# [Entries with parts and joints]
......
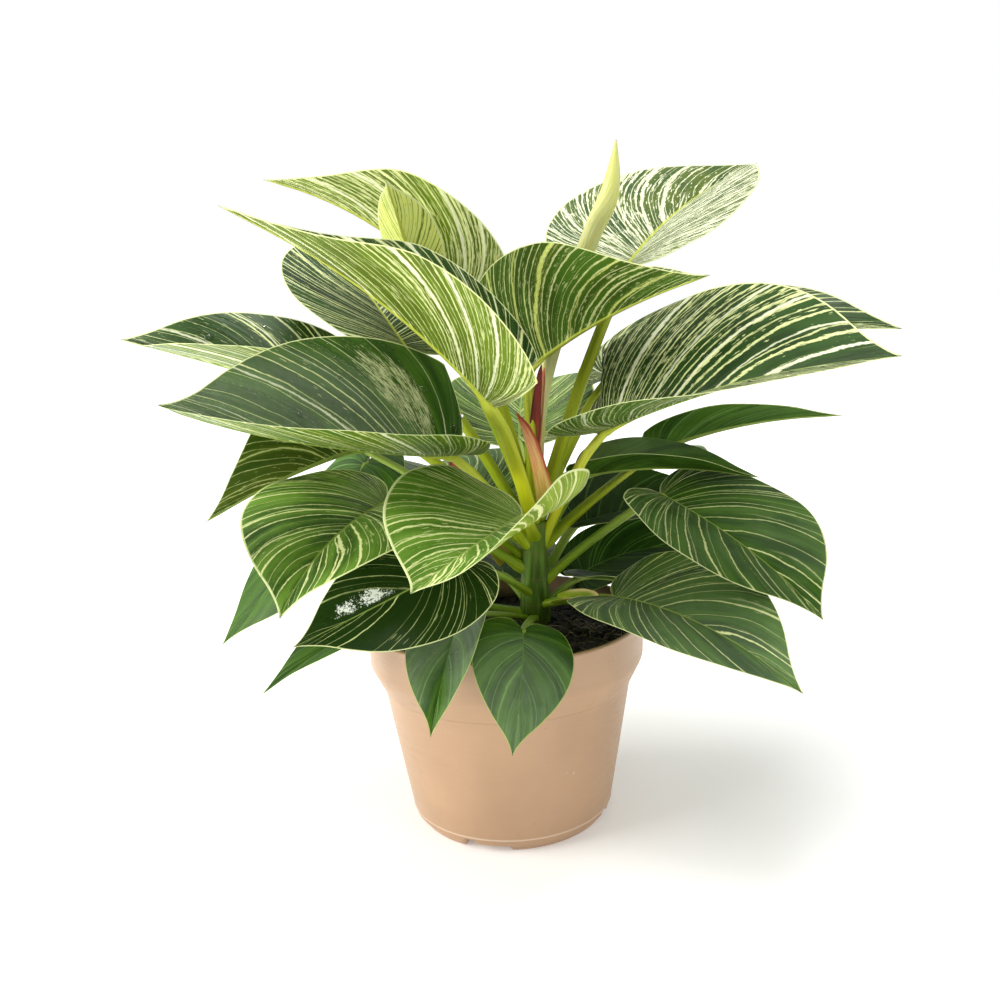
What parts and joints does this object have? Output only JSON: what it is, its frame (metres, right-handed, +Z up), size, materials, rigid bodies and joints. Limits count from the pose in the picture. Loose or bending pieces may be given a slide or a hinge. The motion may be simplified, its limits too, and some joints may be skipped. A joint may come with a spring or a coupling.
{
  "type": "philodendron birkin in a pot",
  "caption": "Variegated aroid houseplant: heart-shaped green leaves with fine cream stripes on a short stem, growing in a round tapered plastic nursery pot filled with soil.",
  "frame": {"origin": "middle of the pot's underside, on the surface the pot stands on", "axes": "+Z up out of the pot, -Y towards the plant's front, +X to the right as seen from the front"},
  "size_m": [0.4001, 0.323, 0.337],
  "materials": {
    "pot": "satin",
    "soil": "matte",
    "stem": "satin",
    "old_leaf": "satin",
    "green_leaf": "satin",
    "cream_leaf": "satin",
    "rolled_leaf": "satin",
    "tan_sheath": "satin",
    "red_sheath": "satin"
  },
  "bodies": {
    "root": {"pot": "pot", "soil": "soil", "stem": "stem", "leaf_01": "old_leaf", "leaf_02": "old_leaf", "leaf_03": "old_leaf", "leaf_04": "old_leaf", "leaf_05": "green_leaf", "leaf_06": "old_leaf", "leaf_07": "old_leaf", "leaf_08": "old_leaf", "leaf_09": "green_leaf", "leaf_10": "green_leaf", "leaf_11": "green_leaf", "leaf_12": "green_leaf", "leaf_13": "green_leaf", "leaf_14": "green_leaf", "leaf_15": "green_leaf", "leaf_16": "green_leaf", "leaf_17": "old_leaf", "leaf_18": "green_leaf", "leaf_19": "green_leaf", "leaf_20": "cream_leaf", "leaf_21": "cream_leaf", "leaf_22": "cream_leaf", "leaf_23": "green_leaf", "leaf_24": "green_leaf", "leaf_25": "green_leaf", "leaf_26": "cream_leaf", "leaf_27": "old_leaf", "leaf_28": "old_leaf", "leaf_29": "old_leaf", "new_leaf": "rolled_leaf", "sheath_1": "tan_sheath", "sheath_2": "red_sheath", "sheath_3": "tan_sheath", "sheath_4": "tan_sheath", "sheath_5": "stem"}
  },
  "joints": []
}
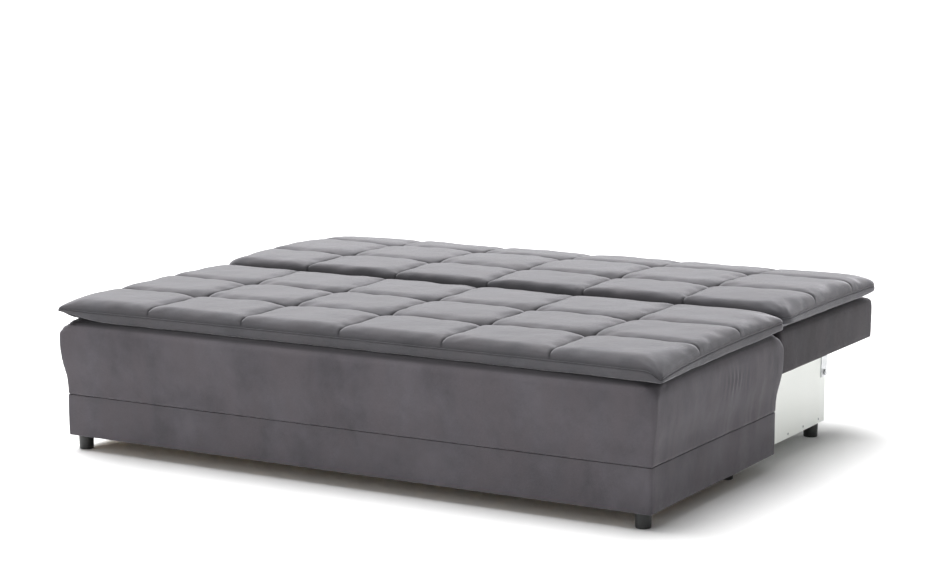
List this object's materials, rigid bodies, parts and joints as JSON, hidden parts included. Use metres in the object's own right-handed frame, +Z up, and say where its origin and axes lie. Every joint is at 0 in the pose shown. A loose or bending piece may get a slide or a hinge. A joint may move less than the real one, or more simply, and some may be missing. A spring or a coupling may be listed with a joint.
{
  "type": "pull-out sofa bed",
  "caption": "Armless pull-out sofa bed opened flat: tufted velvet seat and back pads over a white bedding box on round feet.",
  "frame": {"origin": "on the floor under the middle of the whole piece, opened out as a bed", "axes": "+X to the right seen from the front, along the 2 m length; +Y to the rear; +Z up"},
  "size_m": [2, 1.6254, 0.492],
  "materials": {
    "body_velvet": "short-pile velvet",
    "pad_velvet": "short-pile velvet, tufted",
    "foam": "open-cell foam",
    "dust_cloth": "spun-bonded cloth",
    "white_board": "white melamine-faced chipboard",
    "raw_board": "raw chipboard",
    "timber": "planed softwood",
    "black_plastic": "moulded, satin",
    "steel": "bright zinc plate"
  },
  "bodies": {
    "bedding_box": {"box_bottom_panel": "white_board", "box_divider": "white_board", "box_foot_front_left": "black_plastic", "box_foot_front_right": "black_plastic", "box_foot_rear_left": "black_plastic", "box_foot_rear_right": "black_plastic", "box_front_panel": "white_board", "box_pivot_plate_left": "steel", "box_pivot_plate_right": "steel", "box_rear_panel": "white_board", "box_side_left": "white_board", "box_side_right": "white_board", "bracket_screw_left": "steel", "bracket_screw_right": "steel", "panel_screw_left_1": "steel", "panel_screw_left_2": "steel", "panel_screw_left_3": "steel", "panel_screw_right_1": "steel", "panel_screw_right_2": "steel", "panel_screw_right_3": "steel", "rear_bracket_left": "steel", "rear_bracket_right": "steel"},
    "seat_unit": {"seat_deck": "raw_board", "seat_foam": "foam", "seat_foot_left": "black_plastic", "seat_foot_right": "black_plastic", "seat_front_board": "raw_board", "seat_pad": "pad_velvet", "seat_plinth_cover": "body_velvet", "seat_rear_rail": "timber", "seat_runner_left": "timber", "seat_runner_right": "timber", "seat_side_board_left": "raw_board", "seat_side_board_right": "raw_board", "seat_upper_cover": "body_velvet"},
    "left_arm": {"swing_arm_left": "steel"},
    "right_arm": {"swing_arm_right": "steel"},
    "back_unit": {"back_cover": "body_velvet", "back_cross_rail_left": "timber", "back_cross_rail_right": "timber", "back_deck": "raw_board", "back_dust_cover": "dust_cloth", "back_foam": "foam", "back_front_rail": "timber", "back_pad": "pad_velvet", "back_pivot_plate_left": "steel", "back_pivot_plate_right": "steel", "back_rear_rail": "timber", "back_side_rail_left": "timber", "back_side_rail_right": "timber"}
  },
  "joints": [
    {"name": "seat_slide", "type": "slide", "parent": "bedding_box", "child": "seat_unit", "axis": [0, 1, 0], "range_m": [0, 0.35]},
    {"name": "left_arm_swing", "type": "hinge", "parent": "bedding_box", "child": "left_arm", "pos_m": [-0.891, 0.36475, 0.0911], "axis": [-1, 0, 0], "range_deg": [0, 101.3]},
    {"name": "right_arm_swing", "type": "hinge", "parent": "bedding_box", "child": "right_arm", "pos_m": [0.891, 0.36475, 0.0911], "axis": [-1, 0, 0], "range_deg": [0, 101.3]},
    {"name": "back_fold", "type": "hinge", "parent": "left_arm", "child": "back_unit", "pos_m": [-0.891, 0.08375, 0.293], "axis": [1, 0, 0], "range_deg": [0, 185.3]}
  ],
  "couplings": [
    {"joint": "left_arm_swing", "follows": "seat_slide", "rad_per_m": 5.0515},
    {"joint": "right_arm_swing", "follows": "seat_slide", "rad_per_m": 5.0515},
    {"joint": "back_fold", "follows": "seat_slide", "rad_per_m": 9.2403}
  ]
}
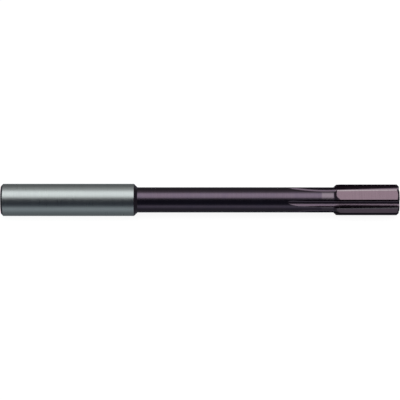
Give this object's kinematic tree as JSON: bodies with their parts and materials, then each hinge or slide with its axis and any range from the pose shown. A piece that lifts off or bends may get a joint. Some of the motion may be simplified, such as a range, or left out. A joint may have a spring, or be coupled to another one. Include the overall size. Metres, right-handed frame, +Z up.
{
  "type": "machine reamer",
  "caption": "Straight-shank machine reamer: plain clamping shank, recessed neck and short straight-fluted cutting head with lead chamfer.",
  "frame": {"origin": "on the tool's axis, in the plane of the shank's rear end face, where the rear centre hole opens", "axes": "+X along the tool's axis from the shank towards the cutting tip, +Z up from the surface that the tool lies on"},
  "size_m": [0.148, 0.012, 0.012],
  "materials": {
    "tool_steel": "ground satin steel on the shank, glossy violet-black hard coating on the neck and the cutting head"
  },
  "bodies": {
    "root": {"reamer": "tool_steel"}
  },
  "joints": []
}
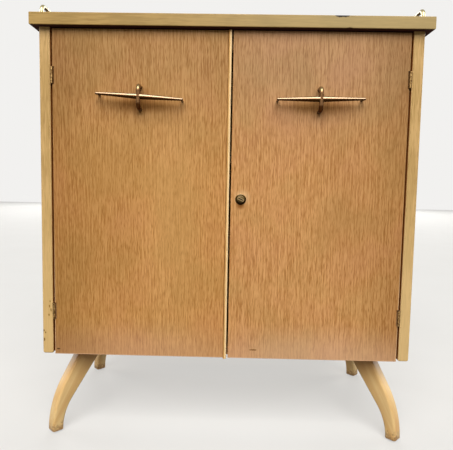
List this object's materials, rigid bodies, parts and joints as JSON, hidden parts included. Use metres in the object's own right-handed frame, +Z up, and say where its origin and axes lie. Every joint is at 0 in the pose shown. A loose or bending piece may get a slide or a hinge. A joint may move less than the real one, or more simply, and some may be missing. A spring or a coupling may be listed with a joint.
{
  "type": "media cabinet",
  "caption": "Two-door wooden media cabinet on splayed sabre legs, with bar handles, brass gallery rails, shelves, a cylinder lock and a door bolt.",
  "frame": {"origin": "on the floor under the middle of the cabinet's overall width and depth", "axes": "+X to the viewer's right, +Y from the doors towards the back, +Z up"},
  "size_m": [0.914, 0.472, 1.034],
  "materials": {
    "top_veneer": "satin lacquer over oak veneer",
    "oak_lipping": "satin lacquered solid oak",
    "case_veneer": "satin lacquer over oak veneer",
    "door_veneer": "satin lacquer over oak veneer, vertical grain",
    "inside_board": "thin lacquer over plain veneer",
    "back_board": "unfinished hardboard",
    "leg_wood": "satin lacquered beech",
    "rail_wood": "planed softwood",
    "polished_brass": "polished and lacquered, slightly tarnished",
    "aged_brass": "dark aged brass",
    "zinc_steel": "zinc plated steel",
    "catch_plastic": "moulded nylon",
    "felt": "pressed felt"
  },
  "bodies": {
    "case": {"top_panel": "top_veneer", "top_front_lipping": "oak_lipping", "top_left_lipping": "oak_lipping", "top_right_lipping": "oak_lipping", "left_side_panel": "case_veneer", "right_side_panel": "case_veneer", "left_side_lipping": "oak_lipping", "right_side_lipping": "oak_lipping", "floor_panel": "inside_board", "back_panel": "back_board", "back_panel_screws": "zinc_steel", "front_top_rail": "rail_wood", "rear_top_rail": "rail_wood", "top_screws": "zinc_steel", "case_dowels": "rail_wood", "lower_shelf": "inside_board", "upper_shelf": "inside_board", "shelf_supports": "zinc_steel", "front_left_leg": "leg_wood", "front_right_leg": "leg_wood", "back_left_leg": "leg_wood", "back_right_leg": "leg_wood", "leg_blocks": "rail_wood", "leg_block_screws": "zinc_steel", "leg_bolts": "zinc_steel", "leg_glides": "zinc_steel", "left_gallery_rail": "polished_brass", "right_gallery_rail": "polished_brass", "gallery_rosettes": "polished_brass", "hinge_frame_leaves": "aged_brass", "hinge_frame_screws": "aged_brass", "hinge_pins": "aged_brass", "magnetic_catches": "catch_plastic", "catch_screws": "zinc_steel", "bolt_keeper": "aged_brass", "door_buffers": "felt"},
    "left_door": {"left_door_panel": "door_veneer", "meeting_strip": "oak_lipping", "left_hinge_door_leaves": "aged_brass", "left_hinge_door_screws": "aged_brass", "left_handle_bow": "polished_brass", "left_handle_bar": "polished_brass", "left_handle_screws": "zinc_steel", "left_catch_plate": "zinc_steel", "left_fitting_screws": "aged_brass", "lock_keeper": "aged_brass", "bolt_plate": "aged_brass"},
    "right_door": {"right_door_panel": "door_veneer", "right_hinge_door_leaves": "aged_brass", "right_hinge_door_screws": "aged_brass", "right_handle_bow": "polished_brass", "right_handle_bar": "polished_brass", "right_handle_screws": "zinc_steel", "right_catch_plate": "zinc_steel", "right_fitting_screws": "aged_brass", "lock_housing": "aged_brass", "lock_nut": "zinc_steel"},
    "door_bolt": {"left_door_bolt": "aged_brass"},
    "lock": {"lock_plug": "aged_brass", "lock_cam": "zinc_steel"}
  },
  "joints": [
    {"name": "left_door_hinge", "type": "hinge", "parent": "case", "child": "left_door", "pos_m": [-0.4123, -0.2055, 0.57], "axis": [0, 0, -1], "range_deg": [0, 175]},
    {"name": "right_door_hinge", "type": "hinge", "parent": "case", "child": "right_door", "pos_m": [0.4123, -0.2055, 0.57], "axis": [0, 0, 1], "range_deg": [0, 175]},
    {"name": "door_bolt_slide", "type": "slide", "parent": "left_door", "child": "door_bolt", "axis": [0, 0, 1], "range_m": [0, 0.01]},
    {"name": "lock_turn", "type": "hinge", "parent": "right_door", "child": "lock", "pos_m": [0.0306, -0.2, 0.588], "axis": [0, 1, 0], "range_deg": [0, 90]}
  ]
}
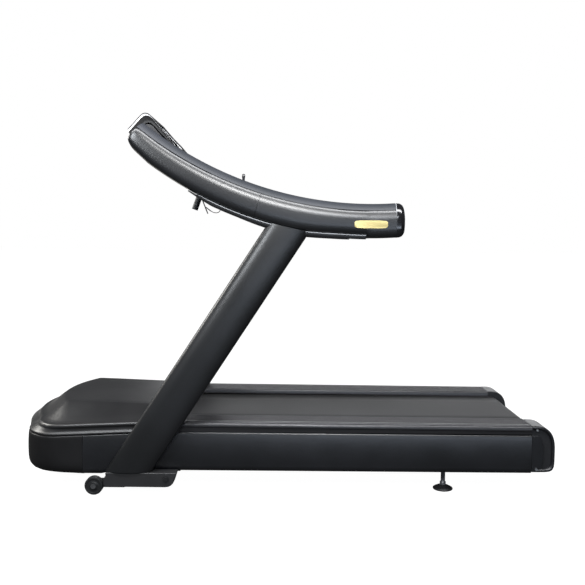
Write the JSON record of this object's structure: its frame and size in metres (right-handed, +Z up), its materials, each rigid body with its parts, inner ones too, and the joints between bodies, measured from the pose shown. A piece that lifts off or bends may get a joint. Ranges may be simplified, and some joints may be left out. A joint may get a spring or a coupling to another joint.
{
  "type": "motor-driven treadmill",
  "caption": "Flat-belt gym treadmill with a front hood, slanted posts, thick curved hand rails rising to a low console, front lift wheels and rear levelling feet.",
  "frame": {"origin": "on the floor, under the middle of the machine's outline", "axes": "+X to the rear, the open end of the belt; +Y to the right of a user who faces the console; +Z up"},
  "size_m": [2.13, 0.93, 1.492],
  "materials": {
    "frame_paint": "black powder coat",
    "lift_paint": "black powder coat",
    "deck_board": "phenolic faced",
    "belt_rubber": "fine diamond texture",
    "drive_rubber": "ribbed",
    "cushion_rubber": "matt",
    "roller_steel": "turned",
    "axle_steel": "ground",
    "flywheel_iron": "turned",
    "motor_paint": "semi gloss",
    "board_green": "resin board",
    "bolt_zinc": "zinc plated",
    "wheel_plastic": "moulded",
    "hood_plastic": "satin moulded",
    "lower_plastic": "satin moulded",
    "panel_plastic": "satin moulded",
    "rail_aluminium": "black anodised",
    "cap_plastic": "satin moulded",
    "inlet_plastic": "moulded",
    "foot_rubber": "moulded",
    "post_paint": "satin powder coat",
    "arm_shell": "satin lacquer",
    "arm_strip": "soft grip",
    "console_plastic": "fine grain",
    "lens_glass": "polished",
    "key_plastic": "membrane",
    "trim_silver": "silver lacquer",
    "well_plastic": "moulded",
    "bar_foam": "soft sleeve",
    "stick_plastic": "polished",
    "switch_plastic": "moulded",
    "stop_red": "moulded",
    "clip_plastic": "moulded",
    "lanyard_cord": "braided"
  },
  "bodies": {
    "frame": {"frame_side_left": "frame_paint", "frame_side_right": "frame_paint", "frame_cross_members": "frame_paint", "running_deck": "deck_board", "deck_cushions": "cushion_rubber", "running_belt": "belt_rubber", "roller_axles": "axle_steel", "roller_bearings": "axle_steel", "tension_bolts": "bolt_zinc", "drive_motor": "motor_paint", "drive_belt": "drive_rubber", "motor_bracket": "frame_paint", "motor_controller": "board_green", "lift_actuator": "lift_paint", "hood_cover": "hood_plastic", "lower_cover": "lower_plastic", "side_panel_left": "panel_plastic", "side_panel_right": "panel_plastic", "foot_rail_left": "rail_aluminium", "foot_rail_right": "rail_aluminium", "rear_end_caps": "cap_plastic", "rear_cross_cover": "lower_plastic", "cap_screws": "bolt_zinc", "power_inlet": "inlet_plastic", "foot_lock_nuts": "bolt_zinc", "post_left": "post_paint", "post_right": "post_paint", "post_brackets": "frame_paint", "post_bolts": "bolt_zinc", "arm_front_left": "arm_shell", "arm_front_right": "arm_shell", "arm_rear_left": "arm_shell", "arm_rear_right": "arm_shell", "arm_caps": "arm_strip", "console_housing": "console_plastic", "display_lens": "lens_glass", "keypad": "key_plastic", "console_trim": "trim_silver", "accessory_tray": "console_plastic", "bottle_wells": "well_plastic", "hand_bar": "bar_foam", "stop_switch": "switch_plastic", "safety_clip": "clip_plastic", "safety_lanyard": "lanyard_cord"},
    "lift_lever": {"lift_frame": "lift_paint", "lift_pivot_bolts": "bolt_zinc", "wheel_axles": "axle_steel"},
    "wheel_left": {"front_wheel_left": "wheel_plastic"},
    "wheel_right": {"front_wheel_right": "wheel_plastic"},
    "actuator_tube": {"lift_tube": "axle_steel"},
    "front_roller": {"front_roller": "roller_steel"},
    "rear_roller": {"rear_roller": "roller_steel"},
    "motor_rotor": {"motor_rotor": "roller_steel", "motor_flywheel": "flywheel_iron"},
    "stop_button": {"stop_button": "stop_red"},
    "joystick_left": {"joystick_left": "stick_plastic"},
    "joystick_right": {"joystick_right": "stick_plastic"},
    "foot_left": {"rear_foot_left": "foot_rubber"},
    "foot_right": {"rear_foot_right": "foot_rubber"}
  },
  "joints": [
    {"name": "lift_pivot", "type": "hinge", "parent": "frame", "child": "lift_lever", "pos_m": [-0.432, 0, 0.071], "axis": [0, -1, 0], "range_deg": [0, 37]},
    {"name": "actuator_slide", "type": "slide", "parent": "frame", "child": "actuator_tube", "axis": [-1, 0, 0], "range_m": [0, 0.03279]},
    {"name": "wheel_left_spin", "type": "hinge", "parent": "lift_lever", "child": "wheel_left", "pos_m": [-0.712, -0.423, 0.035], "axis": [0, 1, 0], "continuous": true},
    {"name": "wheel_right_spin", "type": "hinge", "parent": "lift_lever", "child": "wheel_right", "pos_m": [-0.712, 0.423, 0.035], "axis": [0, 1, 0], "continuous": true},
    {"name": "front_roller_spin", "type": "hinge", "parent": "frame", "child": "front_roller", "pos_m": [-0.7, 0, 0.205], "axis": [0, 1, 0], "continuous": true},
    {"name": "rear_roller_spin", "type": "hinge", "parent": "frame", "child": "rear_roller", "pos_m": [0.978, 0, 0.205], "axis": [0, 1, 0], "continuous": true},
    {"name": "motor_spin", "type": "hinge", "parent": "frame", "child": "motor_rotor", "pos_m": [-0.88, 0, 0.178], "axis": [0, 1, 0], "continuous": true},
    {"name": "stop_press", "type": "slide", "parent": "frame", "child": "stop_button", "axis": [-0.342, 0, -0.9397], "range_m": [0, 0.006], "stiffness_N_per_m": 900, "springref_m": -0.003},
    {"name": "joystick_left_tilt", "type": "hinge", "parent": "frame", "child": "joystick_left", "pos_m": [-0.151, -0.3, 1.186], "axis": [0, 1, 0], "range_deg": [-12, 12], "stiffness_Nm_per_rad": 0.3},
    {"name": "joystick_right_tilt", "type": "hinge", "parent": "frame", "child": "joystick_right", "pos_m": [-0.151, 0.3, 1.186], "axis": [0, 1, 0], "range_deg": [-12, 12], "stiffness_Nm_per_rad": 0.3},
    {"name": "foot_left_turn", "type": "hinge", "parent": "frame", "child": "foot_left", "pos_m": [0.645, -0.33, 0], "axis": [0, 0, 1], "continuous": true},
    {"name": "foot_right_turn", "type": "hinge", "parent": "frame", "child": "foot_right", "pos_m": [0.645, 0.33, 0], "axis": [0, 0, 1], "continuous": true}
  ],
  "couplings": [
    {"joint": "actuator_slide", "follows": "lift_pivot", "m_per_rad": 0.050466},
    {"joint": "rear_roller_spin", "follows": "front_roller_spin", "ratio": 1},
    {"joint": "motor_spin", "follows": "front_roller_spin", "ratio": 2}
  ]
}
......
Copy every line of the listing containing the string "overall".

# [EXERCISE RESPONSE]
Give this object's kinematic tree as JSON: bodies with their parts and materials, then each hinge or slide with its axis and any range from the pose shown. A piece that lifts off or bends may get a joint. Some of the motion may be simplified, such as a range, or left out. A joint may have a spring, or be coupled to another one. Include the overall size. Metres, right-handed frame, +Z up.
  "frame": {"origin": "on the floor under the middle of the cabinet's overall width and depth", "axes": "+X to the viewer's right, +Y from the doors towards the back, +Z up"},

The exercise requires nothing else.